━━━ Data excerpt ━━━

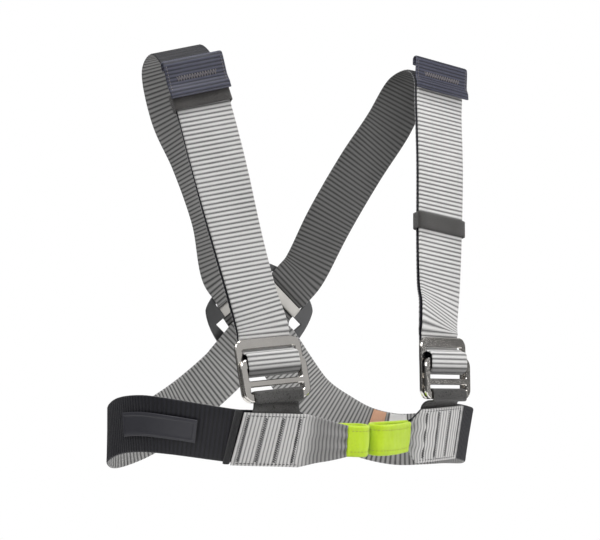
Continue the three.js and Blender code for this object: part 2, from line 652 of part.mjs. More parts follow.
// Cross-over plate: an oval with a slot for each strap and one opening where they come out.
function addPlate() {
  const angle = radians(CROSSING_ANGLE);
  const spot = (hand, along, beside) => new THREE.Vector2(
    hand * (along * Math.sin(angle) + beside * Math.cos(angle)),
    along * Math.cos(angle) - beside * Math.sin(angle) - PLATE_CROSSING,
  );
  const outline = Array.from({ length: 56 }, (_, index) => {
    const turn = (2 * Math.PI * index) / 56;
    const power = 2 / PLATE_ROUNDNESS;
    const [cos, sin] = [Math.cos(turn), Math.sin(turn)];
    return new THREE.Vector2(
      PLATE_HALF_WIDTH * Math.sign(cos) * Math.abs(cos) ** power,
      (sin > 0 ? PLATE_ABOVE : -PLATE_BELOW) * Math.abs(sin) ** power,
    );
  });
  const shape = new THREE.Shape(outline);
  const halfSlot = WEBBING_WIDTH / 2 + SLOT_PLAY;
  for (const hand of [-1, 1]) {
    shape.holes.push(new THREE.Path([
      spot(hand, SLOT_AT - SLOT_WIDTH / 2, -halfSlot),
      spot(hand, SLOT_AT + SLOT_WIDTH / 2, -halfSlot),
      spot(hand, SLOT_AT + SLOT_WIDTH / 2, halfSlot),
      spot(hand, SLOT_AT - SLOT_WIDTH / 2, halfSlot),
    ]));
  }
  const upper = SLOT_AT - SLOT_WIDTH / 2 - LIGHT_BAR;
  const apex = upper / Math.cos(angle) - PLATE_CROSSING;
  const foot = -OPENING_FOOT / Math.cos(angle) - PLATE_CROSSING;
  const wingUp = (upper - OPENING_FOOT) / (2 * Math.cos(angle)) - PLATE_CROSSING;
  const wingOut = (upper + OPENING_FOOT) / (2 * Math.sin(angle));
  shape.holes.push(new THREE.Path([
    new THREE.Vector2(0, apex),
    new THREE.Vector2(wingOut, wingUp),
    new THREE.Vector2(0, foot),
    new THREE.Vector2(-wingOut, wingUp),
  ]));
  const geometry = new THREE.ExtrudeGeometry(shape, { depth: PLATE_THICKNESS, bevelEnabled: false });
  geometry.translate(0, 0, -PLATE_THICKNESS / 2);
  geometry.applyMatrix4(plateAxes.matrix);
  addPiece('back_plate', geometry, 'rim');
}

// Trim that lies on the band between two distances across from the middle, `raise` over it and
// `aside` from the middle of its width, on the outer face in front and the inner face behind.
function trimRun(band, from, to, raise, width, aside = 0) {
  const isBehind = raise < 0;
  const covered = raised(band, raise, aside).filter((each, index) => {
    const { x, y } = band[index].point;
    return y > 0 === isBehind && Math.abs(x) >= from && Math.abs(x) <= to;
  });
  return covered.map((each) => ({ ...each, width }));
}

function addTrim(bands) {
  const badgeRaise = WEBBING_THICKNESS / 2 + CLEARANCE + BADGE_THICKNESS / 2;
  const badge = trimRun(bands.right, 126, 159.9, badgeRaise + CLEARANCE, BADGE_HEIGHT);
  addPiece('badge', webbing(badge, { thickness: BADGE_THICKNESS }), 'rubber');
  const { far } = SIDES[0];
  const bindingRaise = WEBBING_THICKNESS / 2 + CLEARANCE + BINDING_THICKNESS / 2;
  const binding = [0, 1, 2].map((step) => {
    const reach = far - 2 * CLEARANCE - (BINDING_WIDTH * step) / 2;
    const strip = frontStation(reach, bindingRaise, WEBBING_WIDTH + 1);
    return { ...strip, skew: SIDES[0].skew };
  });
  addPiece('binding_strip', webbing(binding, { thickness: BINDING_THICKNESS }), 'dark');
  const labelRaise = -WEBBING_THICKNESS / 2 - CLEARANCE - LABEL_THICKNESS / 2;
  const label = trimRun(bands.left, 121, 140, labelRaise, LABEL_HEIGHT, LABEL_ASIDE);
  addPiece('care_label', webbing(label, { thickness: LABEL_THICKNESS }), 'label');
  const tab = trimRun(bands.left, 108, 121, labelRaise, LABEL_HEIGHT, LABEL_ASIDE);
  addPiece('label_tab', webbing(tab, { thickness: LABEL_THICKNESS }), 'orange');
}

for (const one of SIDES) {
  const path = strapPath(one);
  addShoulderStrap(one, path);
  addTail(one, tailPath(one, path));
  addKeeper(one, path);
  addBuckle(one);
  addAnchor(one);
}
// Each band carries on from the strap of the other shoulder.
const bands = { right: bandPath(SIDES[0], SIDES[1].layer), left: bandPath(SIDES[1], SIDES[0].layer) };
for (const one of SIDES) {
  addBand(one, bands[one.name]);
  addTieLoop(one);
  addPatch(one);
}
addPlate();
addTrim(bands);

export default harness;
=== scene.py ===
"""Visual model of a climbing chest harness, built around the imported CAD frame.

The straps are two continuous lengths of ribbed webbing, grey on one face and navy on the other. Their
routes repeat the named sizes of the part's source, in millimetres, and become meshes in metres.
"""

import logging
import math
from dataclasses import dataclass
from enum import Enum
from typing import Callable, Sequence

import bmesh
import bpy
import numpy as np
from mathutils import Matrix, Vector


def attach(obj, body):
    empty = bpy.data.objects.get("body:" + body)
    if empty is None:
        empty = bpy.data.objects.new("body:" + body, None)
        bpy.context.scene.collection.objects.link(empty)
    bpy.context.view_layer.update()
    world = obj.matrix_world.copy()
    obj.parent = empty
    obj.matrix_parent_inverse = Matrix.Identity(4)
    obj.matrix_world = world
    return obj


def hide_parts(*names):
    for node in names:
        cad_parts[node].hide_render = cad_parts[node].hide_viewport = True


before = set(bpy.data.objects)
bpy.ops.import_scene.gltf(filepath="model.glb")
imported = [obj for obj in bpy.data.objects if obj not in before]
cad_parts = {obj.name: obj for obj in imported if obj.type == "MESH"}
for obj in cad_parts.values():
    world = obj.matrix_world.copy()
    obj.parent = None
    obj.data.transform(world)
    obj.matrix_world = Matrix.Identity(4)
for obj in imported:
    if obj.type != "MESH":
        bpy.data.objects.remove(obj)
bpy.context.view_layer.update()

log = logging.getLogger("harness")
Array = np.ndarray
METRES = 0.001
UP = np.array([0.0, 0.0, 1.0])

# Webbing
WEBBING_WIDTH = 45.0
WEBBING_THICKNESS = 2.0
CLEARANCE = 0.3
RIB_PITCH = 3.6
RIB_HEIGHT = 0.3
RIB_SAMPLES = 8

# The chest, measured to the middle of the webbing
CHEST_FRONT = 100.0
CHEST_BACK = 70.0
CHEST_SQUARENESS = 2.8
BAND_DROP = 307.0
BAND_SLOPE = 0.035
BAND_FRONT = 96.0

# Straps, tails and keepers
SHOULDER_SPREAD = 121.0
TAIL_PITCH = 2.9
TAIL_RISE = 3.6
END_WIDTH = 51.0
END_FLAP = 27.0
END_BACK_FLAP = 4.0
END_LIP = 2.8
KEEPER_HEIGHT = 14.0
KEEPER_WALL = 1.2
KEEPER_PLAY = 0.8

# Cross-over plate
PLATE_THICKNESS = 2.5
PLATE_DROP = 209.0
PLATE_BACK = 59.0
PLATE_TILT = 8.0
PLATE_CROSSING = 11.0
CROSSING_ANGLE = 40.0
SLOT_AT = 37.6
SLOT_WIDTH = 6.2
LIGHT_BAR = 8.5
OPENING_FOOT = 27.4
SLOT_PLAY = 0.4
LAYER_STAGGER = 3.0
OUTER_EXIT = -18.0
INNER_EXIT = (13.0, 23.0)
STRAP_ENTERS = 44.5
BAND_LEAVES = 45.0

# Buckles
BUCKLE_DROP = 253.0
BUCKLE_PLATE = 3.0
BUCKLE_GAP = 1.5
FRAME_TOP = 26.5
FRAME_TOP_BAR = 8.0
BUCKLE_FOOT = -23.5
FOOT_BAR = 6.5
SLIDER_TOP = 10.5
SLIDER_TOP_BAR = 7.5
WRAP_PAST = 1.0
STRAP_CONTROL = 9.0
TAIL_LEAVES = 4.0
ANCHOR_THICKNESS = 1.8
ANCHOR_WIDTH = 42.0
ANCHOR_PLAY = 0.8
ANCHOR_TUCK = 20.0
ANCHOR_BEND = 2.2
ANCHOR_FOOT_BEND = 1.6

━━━

Written instruction: Return only the stretch of the material above from the line holding "addTail(one, tailPath(one, path));" through the line holding "before = set(bpy.data.objects)", copied exactly.

Problem solution:
  addTail(one, tailPath(one, path));
  addKeeper(one, path);
  addBuckle(one);
  addAnchor(one);
}
// Each band carries on from the strap of the other shoulder.
const bands = { right: bandPath(SIDES[0], SIDES[1].layer), left: bandPath(SIDES[1], SIDES[0].layer) };
for (const one of SIDES) {
  addBand(one, bands[one.name]);
  addTieLoop(one);
  addPatch(one);
}
addPlate();
addTrim(bands);

export default harness;
=== scene.py ===
"""Visual model of a climbing chest harness, built around the imported CAD frame.

The straps are two continuous lengths of ribbed webbing, grey on one face and navy on the other. Their
routes repeat the named sizes of the part's source, in millimetres, and become meshes in metres.
"""

import logging
import math
from dataclasses import dataclass
from enum import Enum
from typing import Callable, Sequence

import bmesh
import bpy
import numpy as np
from mathutils import Matrix, Vector


def attach(obj, body):
    empty = bpy.data.objects.get("body:" + body)
    if empty is None:
        empty = bpy.data.objects.new("body:" + body, None)
        bpy.context.scene.collection.objects.link(empty)
    bpy.context.view_layer.update()
    world = obj.matrix_world.copy()
    obj.parent = empty
    obj.matrix_parent_inverse = Matrix.Identity(4)
    obj.matrix_world = world
    return obj


def hide_parts(*names):
    for node in names:
        cad_parts[node].hide_render = cad_parts[node].hide_viewport = True


before = set(bpy.data.objects)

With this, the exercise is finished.